As I write these words, it seems increasingly likely that a major attempt is going to be made to tie him up in legal battles with his alleged onetime bareback partner, one Stormy Daniels.

How better to distract the proles than a splendid little war!

How Snyder could make Calley governor: Two weeks ago, Rick Snyder endorsed his faithful doormat-oops-lieutenant governor, Brian Calley, to succeed him. Not much chance of that.

For one thing, Snyder is still the man whose emergency managers poisoned the water in Flint after he taxed people's pensions to give big business a huge tax cut.

The 41-year-old Calley, whose name or face few voters know, is notable only as his understudy.

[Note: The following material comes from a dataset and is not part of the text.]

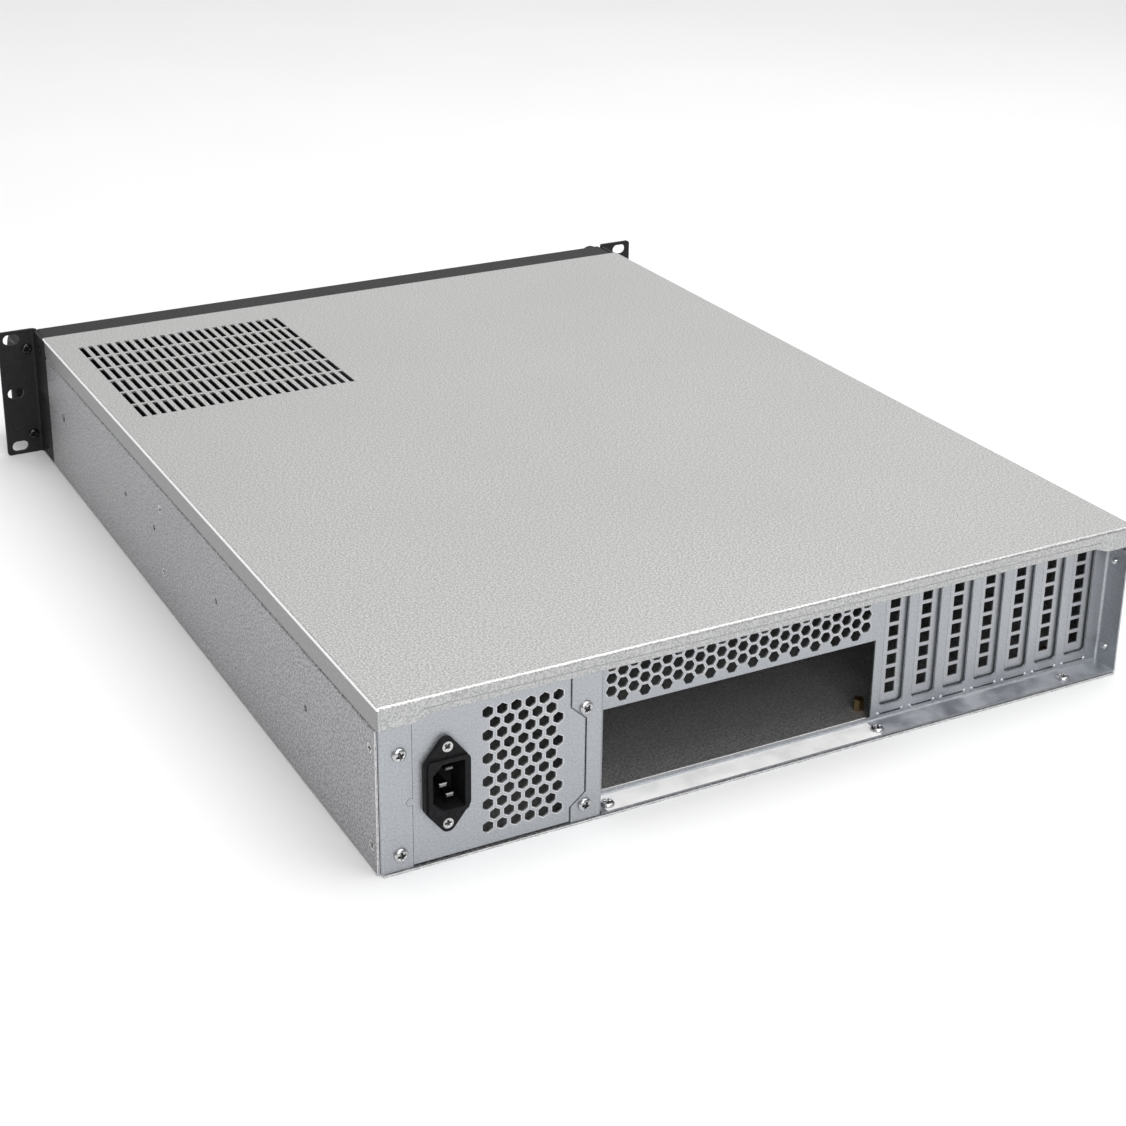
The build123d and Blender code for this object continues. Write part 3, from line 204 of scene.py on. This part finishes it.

His only major policy initiative, a ridiculous attempt to amend the state constitution to give us a part-time legislature, was roundly denounced by everyone from the unions to chambers of commerce.

Michigan Attorney General Bill Schuette, who has been in politics as long as Calley has been alive, is his main opponent for the GOP nomination for governor, and has a huge advantage in both fundraising and in the polls. But Snyder could do something that would be a game-changer: Resign.

That's right, quit.

Relentlessly positive Rick doesn't need the money, and that would make Calley the incumbent governor, which would be a big advantage heading into both the August primary and the November election; an incumbent governor hasn't lost in Michigan since 1962.

Naturally, Snyder won't do that, even though he's not going to get anything new done in his last eight months.

But if he really wanted to help Calley, that's how he could.